**** DATA SHOWN ****
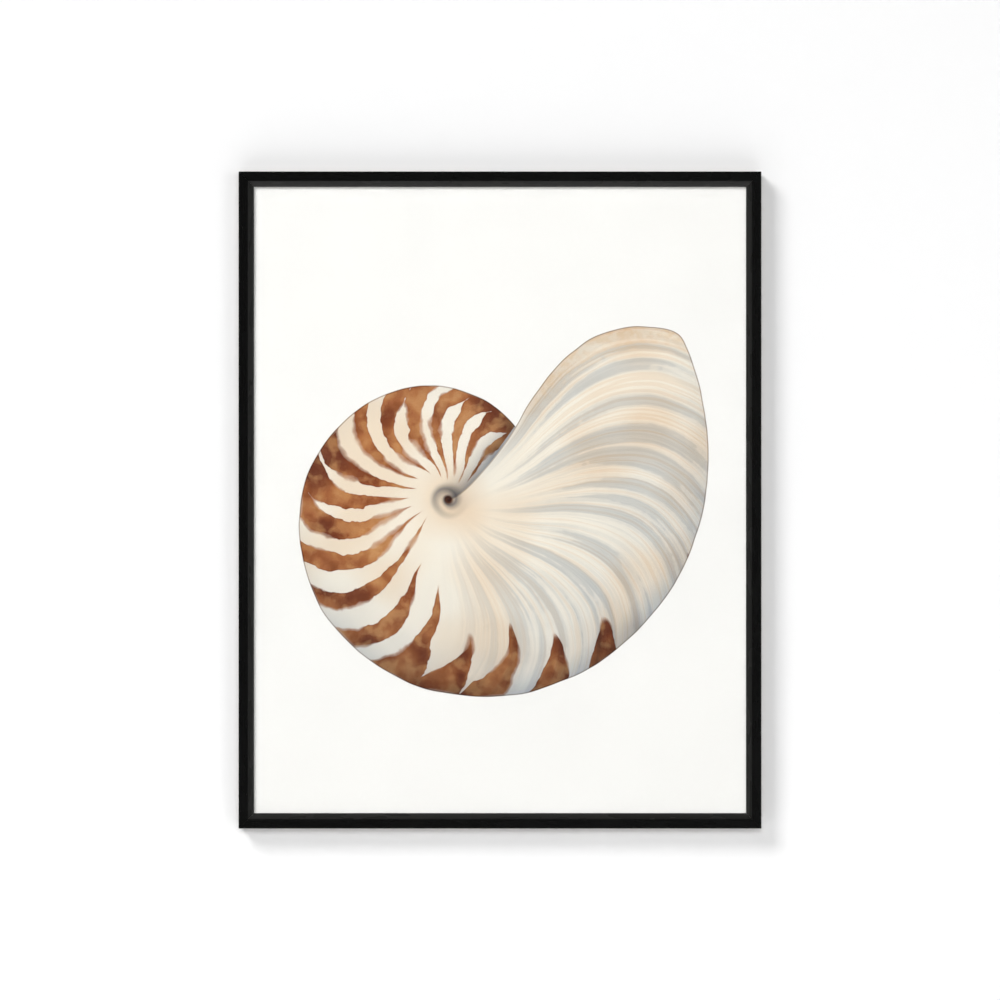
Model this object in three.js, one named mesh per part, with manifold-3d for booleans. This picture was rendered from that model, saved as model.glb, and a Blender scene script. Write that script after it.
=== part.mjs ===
// Framed art print: a mitred black moulding with a clear glazing sheet, a paper print and a
// backing board in its rabbet, held by flexible tabs, and hung from a sawtooth hanger.
//
// Millimetres, +Z up. The picture faces -Y and the wall is the plane y = 0. The origin is the
// point on the wall where the hanger's middle notch sits on its nail.

import * as THREE from 'three';
import { mergeVertices } from 'three/addons/utils/BufferGeometryUtils.js';
import Module from 'manifold-3d';

const wasm = await Module();
wasm.setup();

// ---- Driving dimensions -------------------------------------------------------------------

const SIGHT_WIDTH = 558.8; // picture seen inside the frame, 22 in
const SIGHT_HEIGHT = 711.2; // 28 in
const GAP = 0.3; // clearance between neighbouring pieces

const RAIL_FACE = 17.3; // moulding width from the sight edge to the outer edge
const RAIL_DEPTH = 25; // moulding depth, front to back
const BEVEL_WIDTH = 6.6; // sloping band next to the picture
const BEVEL_DROP = 3.4; // how far that band falls back at the sight edge
const LIP_WIDTH = 6; // rabbet lip that overlaps the glazing
const LIP_THICKNESS = 1.2; // lip thickness at the sight edge
const EDGE_RADIUS = 1; // eased outer edges
const SIGHT_RADIUS = 0.6; // eased sight edge
const ARC_STEPS = 5;

const SHEET_PLAY = 0.7; // room between a sheet's edge and the rabbet wall
const GLAZING_THICKNESS = 1.2; // clear acrylic sheet
const PRINT_THICKNESS = 0.5;
const BOARD_THICKNESS = 3;

const TAB_WIDTH = 6;
const TAB_THICKNESS = 0.6;
const TAB_REACH = 14; // length over the backing board
const TAB_ROOT = 7.5; // length driven into the rabbet wall
const TABS_SHORT_RAIL = 3;
const TABS_LONG_RAIL = 4;

const HANGER_LENGTH = 45;
const HANGER_HEIGHT = 9.6;
const HANGER_THICKNESS = 0.8;
const HANGER_LIFT = 1.4; // how far the toothed middle stands off the ends
const HANGER_END = 6; // length of each flat end
const HANGER_RAMP = 2; // length of each step up to the middle
const HANGER_CORNER = 1.5;
const TOOTH_PITCH = 2.8;
const TOOTH_DEPTH = 2.6;
const TOOTH_COUNT = 9;
const NOTCH_FLANK = 0.42; // half a notch's width as a share of the pitch

const NAIL_RADIUS = 0.7;
const NAIL_LENGTH = 9;
const NAIL_HEAD_RADIUS = 2.1;
const NAIL_HEAD_HEIGHT = 0.9;
const NAIL_HEAD_RIM = 0.35; // height of the head's rim as a share of its height
const NAIL_HEAD_DOME = [0.72, 0.8]; // radius and height of the dome's shoulder, as shares
const NAIL_SIDES = 20;

const BUMPER_RADIUS = 5;
const BUMPER_THICKNESS = 3; // from the back of the rail to the wall
const BUMPER_CHAMFER = 0.6;
const BUMPER_INSET = 26; // from the frame's side to the bumper's centre
const BUMPER_SIDES = 32;

const V_NAIL_LEG = 4.6;
const V_NAIL_ANGLE = THREE.MathUtils.degToRad(34); // each leg's turn from the mitre line
const V_NAIL_THICKNESS = 0.6;
const V_NAIL_DEPTH = 10; // driven in from the back
const V_NAIL_SINK = 0.3; // how far it sits below the back face
const V_NAIL_INSET = 0.34; // its bend's place across the back land, from the rabbet
const POCKET_RUNOUT = 1; // how far a pocket's cutter runs out of the back face

// ---- Places that follow from them -----------------------------------------------------------

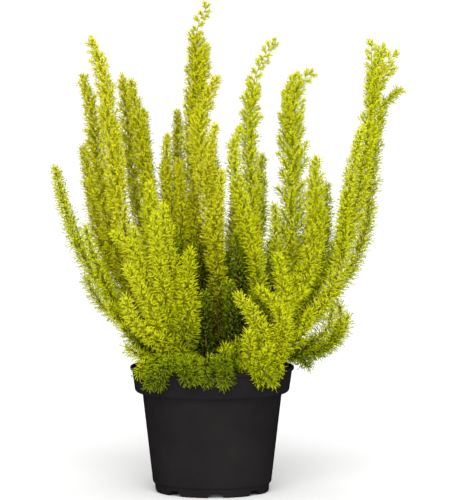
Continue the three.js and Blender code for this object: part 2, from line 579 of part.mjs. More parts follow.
// The skin of one spray: corners and the triangles between them
class Skin {
  corners = [];

  faces = [];

  corner(point) {
    this.corners.push(point);
    return this.corners.length - 1;
  }

  ring(place, shift, radius, turn, sides) {
    return Array.from({ length: sides }, (_, k) => {
      const out = outward(place, turn + (k * 2 * Math.PI) / sides);
      return this.corner(place.centre.clone().addScaledVector(place.up, shift).addScaledVector(out, radius));
    });
  }

  quad(lower, upper, k) {
    const next = (k + 1) % lower.length;
    return [lower[k], lower[next], upper[next], upper[k]];
  }

  band(lower, upper) {
    for (let k = 0; k < lower.length; k += 1) {
      const [a, b, c, d] = this.quad(lower, upper, k);
      this.faces.push([a, b, c], [a, c, d]);
    }
  }

  spike(base, tip) {
    base.forEach((corner, k) => this.faces.push([corner, base[(k + 1) % base.length], tip]));
  }

  // One face of a whorl carries two needles, each raised from half of it
  needles([a, b, c, d], [first, second]) {
    const halves = [[[a, b, c], first], [[a, c, d], second]];
    for (const [half, tip] of halves) {
      if (tip) this.spike(half, this.corner(tip));
      else this.faces.push(half);
    }
  }

  // A limb grows from the ring that it starts on, whorl by whorl, to its tip
  limb(limb, startRing, startTurn) {
    let last = startRing;
    let lastTurn = startTurn;
    const sector = (2 * Math.PI) / limb.sides;
    for (const whorl of limb.whorls) {
      const { place } = whorl;
      const shift = Math.round((whorl.turn - lastTurn) / sector);
      const turn = whorl.turn - shift * sector;
      const half = NEEDLE_ROOT_HEIGHT / 2;
      const lower = this.ring(place, -half, place.radius, turn, limb.sides);
      const upper = this.ring(place, half, place.radius, turn, limb.sides);
      this.band(last, lower);
      for (let k = 0; k < limb.sides; k += 1) {
        const face = this.quad(lower, upper, wrap(k + shift, limb.sides));
        const sprout = whorl.sprouts.find((one) => one.side === k);
        if (sprout) this.branch(sprout.limb, face);
        else this.needles(face, whorl.tips[k]);
      }
      last = upper;
      lastTurn = turn;
    }
    const end = limb.curve.getPointAt(1);
    this.spike(last, this.corner(end));
  }

  branch(limb, face) {
    const first = limb.whorls[0].place;
    const middle = new THREE.Vector3();
    face.forEach((k) => middle.addScaledVector(this.corners[k], 1 / face.length));
    const turn = bearingOf(first, this.corners[face[0]].clone().sub(middle));
    this.limb(limb, face, turn);
  }

  geometry() {
    const geometry = new THREE.BufferGeometry();
    const places = this.corners.flatMap((point) => point.toArray());
    geometry.setAttribute("position", new THREE.Float32BufferAttribute(places, 3));
    geometry.setIndex(this.faces.flat());
    return geometry;
  }
}

// The main stem starts in its hole and then follows its way
function rootedStem(entry) {
  const [{ reach, way }] = entry.stems;
  const { mouth, slant } = rooting(entry);
  const rises = [SEAT_GAP - HOLE_DEPTH, STRAIGHT_ABOVE_SOIL];
  const foot = rises.map((rise) => mouth.clone().addScaledVector(slant, rise));
  return makeLimb([...foot, ...way], STEM_LOW_RADIUS, STEM_SIDES, reach);
}

const plants = SPRAYS.map((entry) => {
  const trunk = rootedStem(entry);
  setWhorls(trunk, HOLE_DEPTH + BARE_ABOVE_SOIL);
  const forks = entry.stems.slice(1).map((side) => {
    const fork = branchOff(trunk, side);
    setWhorls(fork, BARE_ABOVE_FORK);
    return fork;
  });
  return { entry, trunk, stems: [trunk, ...forks] };
});
plants.forEach(({ stems }) => stems.forEach(standLimb));
plants.forEach(({ stems }) => stems.forEach((limb) => {
  limb.whorls.forEach((whorl) => trySideShoot(limb, whorl));
}));

function dress(limb) {
  for (const whorl of limb.whorls) {
    whorl.tips = Array.from({ length: limb.sides }, (_, k) => {
      const sprout = whorl.sprouts.find((one) => one.side === k);
      return sprout ? null : needleTips(limb, whorl, k);
    });
    whorl.sprouts.filter((one) => one.limb.reach === 0).forEach((one) => dress(one.limb));
  }
}
plants.forEach(({ stems }) => stems.forEach(dress));

function makeSpray({ trunk }) {
  const skin = new Skin();
  const base = placeOn(trunk, 0, new THREE.Vector3(1, 0, 0));
  const cap = skin.ring(base, 0, base.radius, 0, trunk.sides);
  skin.faces.push([...cap].reverse());
  skin.limb(trunk, cap, 0);
  return skin.geometry();
}

const group = new THREE.Group();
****
- **SET TASK**
Everything from the first line of the data through the line containing "const GAP = 0.3;" should be echoed exactly. Add nothing.

- **RESPONSE TO THIS EXERCISE**
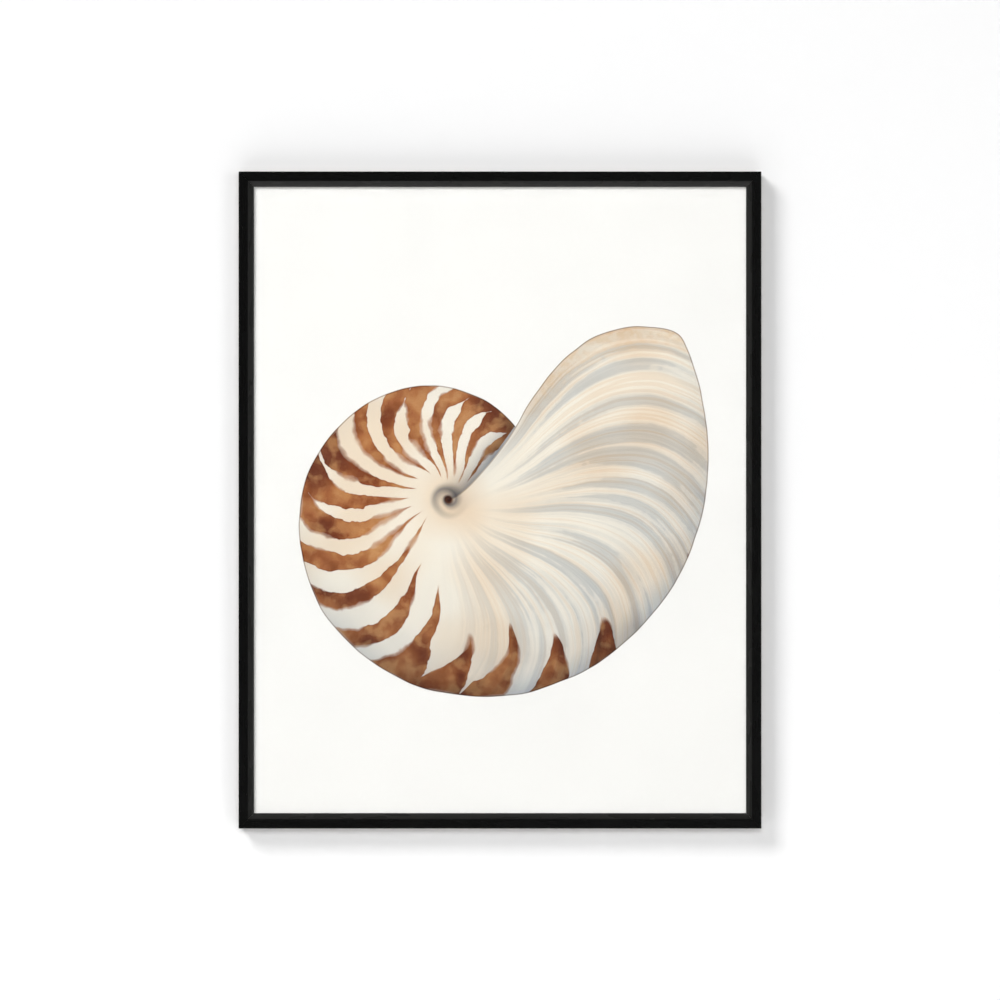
Model this object in three.js, one named mesh per part, with manifold-3d for booleans. This picture was rendered from that model, saved as model.glb, and a Blender scene script. Write that script after it.
=== part.mjs ===
// Framed art print: a mitred black moulding with a clear glazing sheet, a paper print and a
// backing board in its rabbet, held by flexible tabs, and hung from a sawtooth hanger.
//
// Millimetres, +Z up. The picture faces -Y and the wall is the plane y = 0. The origin is the
// point on the wall where the hanger's middle notch sits on its nail.

import * as THREE from 'three';
import { mergeVertices } from 'three/addons/utils/BufferGeometryUtils.js';
import Module from 'manifold-3d';

const wasm = await Module();
wasm.setup();

// ---- Driving dimensions -------------------------------------------------------------------

const SIGHT_WIDTH = 558.8; // picture seen inside the frame, 22 in
const SIGHT_HEIGHT = 711.2; // 28 in
const GAP = 0.3; // clearance between neighbouring pieces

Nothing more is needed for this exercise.